» Exercise objective:
Can you write out the whole listing exactly?

» Dataset excerpt:
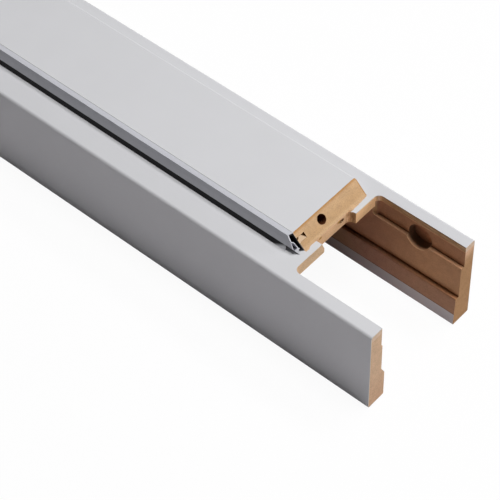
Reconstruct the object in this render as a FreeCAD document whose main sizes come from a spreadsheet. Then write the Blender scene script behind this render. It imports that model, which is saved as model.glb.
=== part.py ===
import FreeCAD, Part
import Sketcher
import math
import os
import re

# A door frame header: a lining board with a casing glued under each long edge, a door stop glued
# on its face and a seal pressed into the stop's kerf. Lengths are millimetres. X runs along the
# header, -Y is the side with the rebate, +Z is up, and the casings stand on z = 0.
# In the names, a reach is measured back from the header's front face, a rise up from the lining's
# face, and a width of the seal forward from the stop's front face.

SIZES = [
    ("header_length", 950.0),
    ("header_width", 101.0),
    ("casing_height", 70.0),
    ("lining_thickness", 9.5),
    ("lip_thickness", 4.7),
    ("front_web_thickness", 11.4),
    ("front_foot_thickness", 14.7),
    ("front_foot_height", 22.4),
    ("front_slope_height", 6.5),
    ("rear_web_thickness", 12.0),
    ("rear_foot_thickness", 15.0),
    ("rear_foot_flare", 0.9),
    ("rear_foot_height", 25.0),
    ("top_edge_radius", 2.0),
    ("foot_edge_radius", 1.0),
    ("notch_length", 68.9),
    ("notch_front_land", 10.3),
    ("notch_rear_land", 9.0),
    ("notch_cut_depth", 18.0),
    ("notch_corner_radius", 4.4),
    ("pocket_undercut", 2.0),
    ("pocket_corner_cut", 2.0),
    ("cutter_overrun", 10.0),
    ("recess_depth", 5.0),
    ("recess_front_reach", 39.4),
    ("recess_rear_reach", 70.0),
    ("recess_rear_radius", 4.5),
    ("nose_width", 2.3),
    ("nose_height", 5.8),
    ("nose_chamfer", 0.6),
    ("slot_reach", 58.0),
    ("slot_width", 5.5),
    ("slot_height", 2.4),
    ("slot_cover", 3.2),
    ("slot_length", 6.0),
    ("connector_radius", 9.0),
    ("connector_setback", 34.5),
    ("connector_drop", 15.2),
    ("connector_floor", 4.0),
    ("stop_reach", 26.3),
    ("stop_width", 60.0),
    ("stop_height", 9.6),
    ("stop_front_radius", 0.8),
    ("stop_rear_radius", 1.5),
    ("kerf_rise", 3.8),
    ("kerf_height", 2.8),
    ("kerf_depth", 6.9),
    ("dowel_hole_radius", 3.4),
    ("dowel_hole_reach", 49.0),
    ("dowel_hole_rise", 5.4),
    ("dowel_hole_depth", 14.0),
    ("seal_wall", 0.6),
    ("seal_back_rise", 9.4),
    ("seal_nose_width", 4.0),
    ("seal_nose_rise", 10.2),
    ("seal_fork_width", 5.0),
    ("seal_fork_rise", 6.9),
    ("seal_leg_width", 3.0),
    ("seal_leg_rise", 5.9),
    ("seal_heel_width", 2.5),
    ("seal_heel_rise", 2.3),
    ("seal_knee_width", 6.5),
    ("seal_knee_rise", 3.7),
    ("seal_toe_width", 4.3),
    ("seal_foot_rise", 0.1),
    ("chamber_floor_rise", 0.9),
    ("lip_width", 7.7),
    ("lip_wall", 0.9),
    ("lip_setback", 9.0),
    ("anchor_clearance", 0.1),
    ("anchor_mouth_gap", 0.9),
    ("anchor_shoulder", 0.9),
    ("anchor_crest", 3.9),
]

TOUCH = 0.001
MITRE_ANGLE = 45

doc = FreeCAD.newDocument("door_frame_header")
sheet = doc.addObject("Spreadsheet::Sheet", "Sizes")


def fill_sheet():
    """Write each size and its alias into the sheet."""
    for row, (name, value) in enumerate(SIZES, start=1):
        sheet.set(f"A{row}", name)
        sheet.set(f"B{row}", str(value))
        sheet.setAlias(f"B{row}", name)
    doc.recompute()


def bound(text):
    """Turn the size names in an expression into references to the sheet."""
    names = {name for name, value in SIZES}
    return re.sub(
        "[a-z_]+", lambda word: "Sizes." + word[0] if word[0] in names else word[0], text)


def new_body(name):
    body = doc.addObject("PartDesign::Body", name)
    body.Label = name
    return body


def origin_plane(body, role):
    planes = [feature for feature in body.Origin.OriginFeatures if feature.Role == role]
    return planes[0]


def new_sketch(body, name, role, offset="0"):
    """Make a sketch on an origin plane of the body, moved along the plane's normal."""
    sketch = body.newObject("Sketcher::SketchObject", name)
    sketch.AttachmentSupport = [(origin_plane(body, role), "")]
    sketch.MapMode = "FlatFace"
    sketch.setExpression(".AttachmentOffset.Base.z", bound(offset))
    return sketch


def place_point(sketch, element, point, across, up):
    """Hold one point of a sketch element at a pair of expressions."""
    for kind, text in (("DistanceX", across), ("DistanceY", up)):
        index = sketch.addConstraint(Sketcher.Constraint(kind, -1, 1, element, point, 1.0))
        sketch.setExpression(f"Constraints[{index}]", bound(text))


def add_outline(sketch, corners):
    """Draw a closed outline through corners that are pairs of expressions."""
    count = len(corners)
    first = sketch.GeometryCount
    turns = [2 * math.pi * number / count for number in range(count + 1)]
    ring = [FreeCAD.Vector(math.cos(turn), math.sin(turn), 0) for turn in turns]
    for number in range(count):
        sketch.addGeometry(Part.LineSegment(ring[number], ring[number + 1]), False)
    for number in range(count):
        follower = first + (number + 1) % count
        sketch.addConstraint(Sketcher.Constraint("Coincident", first + number, 2, follower, 1))
    for number, (across, up) in enumerate(corners):
        place_point(sketch, first + number, 1, across, up)


def add_circle(sketch, across, up, radius):
    circle = Part.Circle(FreeCAD.Vector(0, 0, 0), FreeCAD.Vector(0, 0, 1), 1.0)
    element = sketch.addGeometry(circle, False)
    place_point(sketch, element, 3, across, up)
    index = sketch.addConstraint(Sketcher.Constraint("Radius", element, 1.0))
    sketch.setExpression(f"Constraints[{index}]", bound(radius))


def pad_along(body, name, sketch, length):
    """Pad a sketch by the same amount to both sides of its plane."""
    pad = body.newObject("PartDesign::Pad", name)
    pad.Profile = sketch
    pad.SideType = "Symmetric"
    pad.setExpression("Length", bound(length))
    doc.recompute()
    return pad


def pocket_all(body, name, sketch, both_ways=False):
    """Cut a sketch along its normal, or to both sides, right through the body."""
    pocket = body.newObject("PartDesign::Pocket", name)
    pocket.Profile = sketch
    pocket.Type = "ThroughAll"
    pocket.SideType = "Symmetric" if both_ways else "One side"
    pocket.Reversed = not both_ways
    before = pocket.BaseFeature.Shape.Volume
    doc.recompute()
    if pocket.Shape.Volume > before - TOUCH:
        raise RuntimeError(name + " cuts nothing")
    return pocket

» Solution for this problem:
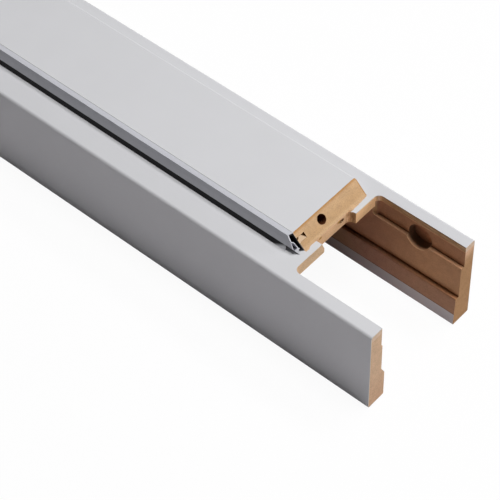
Reconstruct the object in this render as a FreeCAD document whose main sizes come from a spreadsheet. Then write the Blender scene script behind this render. It imports that model, which is saved as model.glb.
=== part.py ===
import FreeCAD, Part
import Sketcher
import math
import os
import re

# A door frame header: a lining board with a casing glued under each long edge, a door stop glued
# on its face and a seal pressed into the stop's kerf. Lengths are millimetres. X runs along the
# header, -Y is the side with the rebate, +Z is up, and the casings stand on z = 0.
# In the names, a reach is measured back from the header's front face, a rise up from the lining's
# face, and a width of the seal forward from the stop's front face.

SIZES = [
    ("header_length", 950.0),
    ("header_width", 101.0),
    ("casing_height", 70.0),
    ("lining_thickness", 9.5),
    ("lip_thickness", 4.7),
    ("front_web_thickness", 11.4),
    ("front_foot_thickness", 14.7),
    ("front_foot_height", 22.4),
    ("front_slope_height", 6.5),
    ("rear_web_thickness", 12.0),
    ("rear_foot_thickness", 15.0),
    ("rear_foot_flare", 0.9),
    ("rear_foot_height", 25.0),
    ("top_edge_radius", 2.0),
    ("foot_edge_radius", 1.0),
    ("notch_length", 68.9),
    ("notch_front_land", 10.3),
    ("notch_rear_land", 9.0),
    ("notch_cut_depth", 18.0),
    ("notch_corner_radius", 4.4),
    ("pocket_undercut", 2.0),
    ("pocket_corner_cut", 2.0),
    ("cutter_overrun", 10.0),
    ("recess_depth", 5.0),
    ("recess_front_reach", 39.4),
    ("recess_rear_reach", 70.0),
    ("recess_rear_radius", 4.5),
    ("nose_width", 2.3),
    ("nose_height", 5.8),
    ("nose_chamfer", 0.6),
    ("slot_reach", 58.0),
    ("slot_width", 5.5),
    ("slot_height", 2.4),
    ("slot_cover", 3.2),
    ("slot_length", 6.0),
    ("connector_radius", 9.0),
    ("connector_setback", 34.5),
    ("connector_drop", 15.2),
    ("connector_floor", 4.0),
    ("stop_reach", 26.3),
    ("stop_width", 60.0),
    ("stop_height", 9.6),
    ("stop_front_radius", 0.8),
    ("stop_rear_radius", 1.5),
    ("kerf_rise", 3.8),
    ("kerf_height", 2.8),
    ("kerf_depth", 6.9),
    ("dowel_hole_radius", 3.4),
    ("dowel_hole_reach", 49.0),
    ("dowel_hole_rise", 5.4),
    ("dowel_hole_depth", 14.0),
    ("seal_wall", 0.6),
    ("seal_back_rise", 9.4),
    ("seal_nose_width", 4.0),
    ("seal_nose_rise", 10.2),
    ("seal_fork_width", 5.0),
    ("seal_fork_rise", 6.9),
    ("seal_leg_width", 3.0),
    ("seal_leg_rise", 5.9),
    ("seal_heel_width", 2.5),
    ("seal_heel_rise", 2.3),
    ("seal_knee_width", 6.5),
    ("seal_knee_rise", 3.7),
    ("seal_toe_width", 4.3),
    ("seal_foot_rise", 0.1),
    ("chamber_floor_rise", 0.9),
    ("lip_width", 7.7),
    ("lip_wall", 0.9),
    ("lip_setback", 9.0),
    ("anchor_clearance", 0.1),
    ("anchor_mouth_gap", 0.9),
    ("anchor_shoulder", 0.9),
    ("anchor_crest", 3.9),
]

TOUCH = 0.001
MITRE_ANGLE = 45

doc = FreeCAD.newDocument("door_frame_header")
sheet = doc.addObject("Spreadsheet::Sheet", "Sizes")


def fill_sheet():
    """Write each size and its alias into the sheet."""
    for row, (name, value) in enumerate(SIZES, start=1):
        sheet.set(f"A{row}", name)
        sheet.set(f"B{row}", str(value))
        sheet.setAlias(f"B{row}", name)
    doc.recompute()


def bound(text):
    """Turn the size names in an expression into references to the sheet."""
    names = {name for name, value in SIZES}
    return re.sub(
        "[a-z_]+", lambda word: "Sizes." + word[0] if word[0] in names else word[0], text)


def new_body(name):
    body = doc.addObject("PartDesign::Body", name)
    body.Label = name
    return body


def origin_plane(body, role):
    planes = [feature for feature in body.Origin.OriginFeatures if feature.Role == role]
    return planes[0]


def new_sketch(body, name, role, offset="0"):
    """Make a sketch on an origin plane of the body, moved along the plane's normal."""
    sketch = body.newObject("Sketcher::SketchObject", name)
    sketch.AttachmentSupport = [(origin_plane(body, role), "")]
    sketch.MapMode = "FlatFace"
    sketch.setExpression(".AttachmentOffset.Base.z", bound(offset))
    return sketch


def place_point(sketch, element, point, across, up):
    """Hold one point of a sketch element at a pair of expressions."""
    for kind, text in (("DistanceX", across), ("DistanceY", up)):
        index = sketch.addConstraint(Sketcher.Constraint(kind, -1, 1, element, point, 1.0))
        sketch.setExpression(f"Constraints[{index}]", bound(text))


def add_outline(sketch, corners):
    """Draw a closed outline through corners that are pairs of expressions."""
    count = len(corners)
    first = sketch.GeometryCount
    turns = [2 * math.pi * number / count for number in range(count + 1)]
    ring = [FreeCAD.Vector(math.cos(turn), math.sin(turn), 0) for turn in turns]
    for number in range(count):
        sketch.addGeometry(Part.LineSegment(ring[number], ring[number + 1]), False)
    for number in range(count):
        follower = first + (number + 1) % count
        sketch.addConstraint(Sketcher.Constraint("Coincident", first + number, 2, follower, 1))
    for number, (across, up) in enumerate(corners):
        place_point(sketch, first + number, 1, across, up)


def add_circle(sketch, across, up, radius):
    circle = Part.Circle(FreeCAD.Vector(0, 0, 0), FreeCAD.Vector(0, 0, 1), 1.0)
    element = sketch.addGeometry(circle, False)
    place_point(sketch, element, 3, across, up)
    index = sketch.addConstraint(Sketcher.Constraint("Radius", element, 1.0))
    sketch.setExpression(f"Constraints[{index}]", bound(radius))


def pad_along(body, name, sketch, length):
    """Pad a sketch by the same amount to both sides of its plane."""
    pad = body.newObject("PartDesign::Pad", name)
    pad.Profile = sketch
    pad.SideType = "Symmetric"
    pad.setExpression("Length", bound(length))
    doc.recompute()
    return pad


def pocket_all(body, name, sketch, both_ways=False):
    """Cut a sketch along its normal, or to both sides, right through the body."""
    pocket = body.newObject("PartDesign::Pocket", name)
    pocket.Profile = sketch
    pocket.Type = "ThroughAll"
    pocket.SideType = "Symmetric" if both_ways else "One side"
    pocket.Reversed = not both_ways
    before = pocket.BaseFeature.Shape.Volume
    doc.recompute()
    if pocket.Shape.Volume > before - TOUCH:
        raise RuntimeError(name + " cuts nothing")
    return pocket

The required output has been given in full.